In the archdiocese of Chicago, 16 men were made priests in late May. The smaller archdiocese of St Paul and Minneapolis ordained 15 last Saturday, the largest figure since 1963, well above the annual average of between five and eight.

Fr Thomas Wilson, vocations director for the Twin Cities, attributed the increase partly to regular prayers for vocations, through the vocations prayer written by the archdiocese’s Archbishop Harry Flynn, and partly to the revival of eucharistic adoration chapels. “Since the mid 1990s, the number of chapels has nearly doubled and the number of seminarians has increased by 70 per cent. It is not a coincidence. Where Jesus’ abiding presence in the Eucharist is appreciated and adored by his people, the gift of the priesthood from which it comes is understood and appreciated, and vocations flow from that,” he said.
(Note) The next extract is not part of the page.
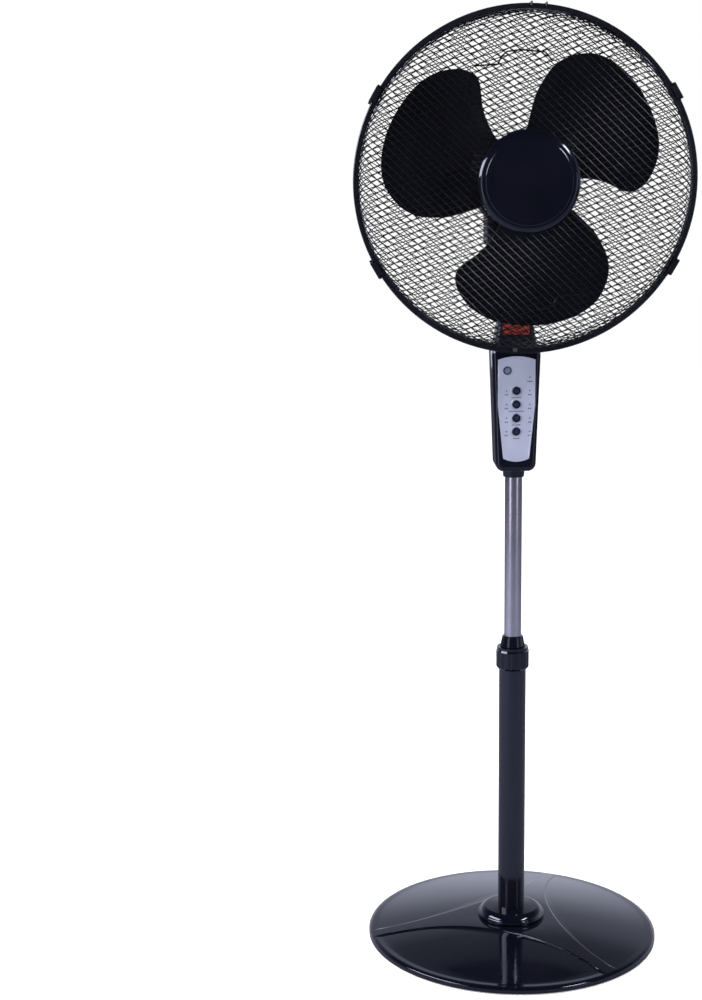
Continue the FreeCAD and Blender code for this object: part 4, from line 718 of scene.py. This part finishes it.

Fr John Ubel, rector of the archdiocesan seminary, pointed to the words of the funeral homily for John Paul II, preached by the then Cardinal Ratzinger, that “the Church is alive, and the Church is young”. One of his ordinands, Fr David Hennen, said: “Vocations to the priesthood are becoming more prominent. Priesthood is looking very inviting for a lot of guys right now.”
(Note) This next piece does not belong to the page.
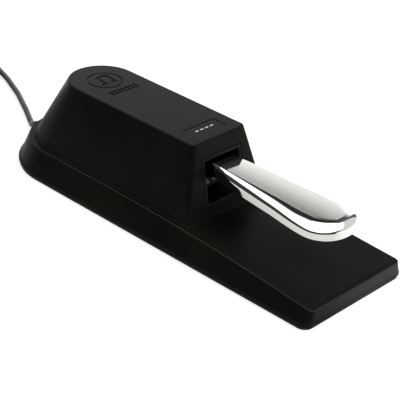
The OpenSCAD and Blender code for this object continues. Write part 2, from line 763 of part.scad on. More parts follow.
coil_start = let (path = run(to_coil, cable_start, 0)) path[len(path) - 1];
coil_centre = coil_start + coil_r * side_of(coil_heading);
module tie_loop(r) {
    x0 = coil_r - (coil_turns - 1) * turn_pitch;
    for (x = [x0, coil_r]) translate([x, lie_z]) circle(r = r);
    translate([x0, lie_z - r]) square([coil_r - x0, 2 * r]);
}
module coil_tie() color("#202020") translate([coil_centre[0], coil_centre[1], 0])
    rotate([0, 0, 90 + coil_heading]) rotate([90, 0, 0]) translate([0, 0, -tie_w / 2])
        linear_extrude(tie_w) difference() {
            tie_loop(cable_r + tie_gap + tie_t);
            tie_loop(cable_r + tie_gap);
        }

// Puts the plug on the cable's end, its axis along the cable
plug_start = cable_path[len(cable_path) - 1] - [0, plug_depth, 0];
module plug_place() translate(plug_start) rotate([-90, 0, 0]) children();

// ---------- plug, drawn with its axis up and the cable coming in from below ----------

module plug_handle() color("#181818") plug_place() difference() {
    rotate_extrude() polygon([[0, 0], [3.1, 0], [3.6, 7], [5.4, 12], [handle_r, 16],
        [handle_r, handle_len - 2], [handle_r - 1, handle_len], [0, handle_len]]);
    translate([0, 0, -over]) cylinder(r = cable_r, h = plug_depth + over);
}
module plug_collar() color("#b8babd") plug_place() translate([0, 0, handle_len])
    cylinder(r = collar_r, h = collar_len);
module plug_sleeve() color("#c4c6c9") plug_place() translate([0, 0, handle_len + collar_len])
    cylinder(r = plug_r, h = sleeve_len);
module plug_insulators() color("#101010") plug_place() for (z = [0, ring_len + insulator_t])
    translate([0, 0, handle_len + collar_len + sleeve_len + z]) cylinder(r = plug_r, h = insulator_t);
module plug_ring() color("#c4c6c9") plug_place()
    translate([0, 0, handle_len + collar_len + sleeve_len + insulator_t]) cylinder(r = plug_r, h = ring_len);
module plug_tip() color("#c4c6c9") plug_place()
    translate([0, 0, handle_len + collar_len + sleeve_len + ring_len + 2 * insulator_t])
        rotate_extrude() polygon([[0, 0], [plug_r, 0], [plug_r, 0.8], [1.9, 2.2], [plug_r - 0.3, 3.2],
            [plug_r - 0.5, 4.1], [0.6, tip_part_len], [0, tip_part_len]]);

upper_case();
label_plate();
opening_bezel();
guide_buttons();
bottom_plate();
rubber_mat();
case_screws();
chassis_bracket();
chassis_screws();
pivot_shaft();
shaft_clips();
left_bushing();
right_bushing();
pedal_lever();
lever_arm();
lever_screws();
sector_gear();
sector_screws();
return_spring();
spring_seat();
upstop_rod();
upstop_sleeve();
downstop_rod();
downstop_sleeve();
sensor_body();
sensor_terminals();
sensor_shaft();
sensor_pinion();
sensor_washer();
sensor_nut();
lead_wires();
cord_clamp();
clamp_screws();
cord_grommet();
cable();
coil_tie();
plug_handle();
plug_collar();
plug_sleeve();
plug_ring();
plug_tip();
plug_insulators();
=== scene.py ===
"""Looks of the sustain pedal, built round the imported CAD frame.

Lengths are millimetres in the row frame (X right, Y to the rear, Z up, origin on the floor under the middle
of the housing) and are turned into metres where a mesh is made.
"""

import math
from contextlib import contextmanager

import bmesh
import bpy
from mathutils import Matrix, Vector


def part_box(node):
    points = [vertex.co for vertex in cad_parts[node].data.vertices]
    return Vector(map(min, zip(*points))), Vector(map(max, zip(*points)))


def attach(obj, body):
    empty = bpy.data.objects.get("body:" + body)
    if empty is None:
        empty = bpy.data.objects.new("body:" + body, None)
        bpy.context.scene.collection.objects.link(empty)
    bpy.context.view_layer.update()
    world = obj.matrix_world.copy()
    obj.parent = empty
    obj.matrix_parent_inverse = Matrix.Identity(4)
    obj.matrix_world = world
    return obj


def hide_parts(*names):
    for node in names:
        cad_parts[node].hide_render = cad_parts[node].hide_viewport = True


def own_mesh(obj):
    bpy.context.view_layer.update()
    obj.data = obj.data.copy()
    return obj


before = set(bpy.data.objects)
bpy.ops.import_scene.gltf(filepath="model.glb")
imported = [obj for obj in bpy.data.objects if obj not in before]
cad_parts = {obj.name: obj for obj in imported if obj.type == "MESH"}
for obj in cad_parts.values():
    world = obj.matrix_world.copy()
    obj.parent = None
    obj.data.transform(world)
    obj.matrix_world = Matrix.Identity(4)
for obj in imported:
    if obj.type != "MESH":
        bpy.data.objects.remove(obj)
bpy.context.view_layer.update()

MM = 0.001
X_AXIS, Y_AXIS, Z_AXIS = Vector((1, 0, 0)), Vector((0, 1, 0)), Vector((0, 0, 1))


def box_mm(node):
    """Lowest and highest corner of a CAD node, in millimetres."""
    low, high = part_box(node)
    return low / MM, high / MM


# ---------------------------------------------------------------- sizes

case_low, case_high = box_mm("upper_case")
lever_low, lever_high = box_mm("pedal_lever")
bezel_low, bezel_high = box_mm("opening_bezel")
label_low, label_high = box_mm("label_plate")

# Housing
HALF_W = case_high.x
FRONT_Y = case_low.y
REAR_Y = case_high.y
CASE_Z = case_low.z
TOWER_H = case_high.z
BASE_H_REAR = 19.0
BASE_H_FRONT = 12.0
SKIRT_IN = 7.0
LEAN = SKIRT_IN / (BASE_H_REAR - CASE_Z)
CROWN_Y = FRONT_Y + 176.0
CROWN_DROP = BASE_H_REAR - BASE_H_FRONT
CROWN_R = ((CROWN_Y - FRONT_Y) ** 2 + CROWN_DROP ** 2) / (2 * CROWN_DROP)
WALL = 2.5
RIM_TOP = CASE_Z + 2.0
BASE_CORNER = 6.0
BASE_CORNER_SHRINK = 0.25
MIN_CORNER = 0.8
BASE_ROUND = 0.5

# Tower
FOOT_SINK = 3.0
FOOT_Z = BASE_H_REAR - FOOT_SINK
TOWER_RISE = TOWER_H - FOOT_Z
TOP_IN = 12.3
FRONT_LEAN = 11.2
REAR_LEAN = 28.2
LEDGE = 3.5
FOOT_FRONT_Y = FRONT_Y + 102.0 - FOOT_SINK * FRONT_LEAN / TOWER_RISE
FOOT_HALF_W = HALF_W - SKIRT_IN - LEDGE + FOOT_SINK * TOP_IN / TOWER_RISE
FOOT_REAR_Y = REAR_Y - SKIRT_IN - LEDGE + FOOT_SINK * REAR_LEAN / TOWER_RISE
TOWER_CORNER = 3.0
TOWER_ROUND = 1.0
FOOT_COVE = 0.6

# Opening and emblem
HOLE_HALF_W = bezel_high.x + 0.2
HOLE_Z0 = bezel_low.z - 0.2
HOLE_Z1 = bezel_high.z + 0.2
EMBLEM_Y = 76.3
EMBLEM_R = 11.8
ENGRAVED = 0.45
CUT_TOP = TOWER_H + 0.5

# Lever
LEVER_TOP = lever_high.z
LEVER_HALF_W = lever_high.x
TIP_Y = lever_low.y
NECK_Y = -33.0
NECK_HALF_W = 11.0
FLARE_Y = -78.0
WIDE_Y = TIP_Y + 17.8
LEVER_DEPTH = 9.0
LEVER_WALL = 2.4
LEVER_DROP = LEVER_TOP - LEVER_DEPTH - lever_low.z

# Cable
CABLE_R = 2.0
CABLE_HOLE = CABLE_R + 0.02
EXIT_Z = 8.0


# ---------------------------------------------------------------- mesh helpers


def frange(first, last, steps):
    return [first + (last - first) * i / steps for i in range(steps + 1)]


def quarter(steps):
    """Sine and cosine of evenly spaced angles from 0 to 90 degrees."""
    return [(math.sin(a), math.cos(a)) for a in frange(0, math.pi / 2, steps)]


def circle(radius, sides, z, squeeze=1.0):
    """A ring of points about the Z axis, squeezed along Y."""
    turns = frange(0, 2 * math.pi, sides)[:-1]
    return [(radius * math.cos(a), squeeze * radius * math.sin(a), z) for a in turns]


def add_object(name, data):
    obj = bpy.data.objects.new(name, data)
    bpy.context.scene.collection.objects.link(obj)
    return obj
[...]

In the United States the shortage of priests remains so severe that there are now almost 1,400 Catholics for every priest. Some of the pressure on priests is relieved by importing clergy or ordinands from “New Europe” or the developing world: thus the Chicago ordinands included 10 men from Poland, Mexico, Ecuador and the Philippines. It is becoming especially attractive to import priests from Africa, where vocations are exploding, although not quickly enough to keep pace with conversions (in Africa there are 4,700 Catholics per priest). The Ghanaian Cardinal Peter Turkson, Archbishop of Cape Coast, was in the United States this week for the ordination of a Franciscan friar; his archdiocese, which numbers only 300,000 Catholics, produces up to 20 ordinands a year, and he regularly sends priests to the West. “It is true that the Church in Africa is thriving,” he told Baltimore’s diocesan magazine. “But we also have had a certain type of catechesis that is not too deep. Traditional cultures and values are not radically transformed by the values of the Gospel. We need a more deeply rooted experience of conversion.” He pointed to the example of Rwanda, which “was supposed to be 80 per cent Catholic, but they forgot they were Christian. Evangelisation needs to be radical so that traditional values are challenged and transformed.”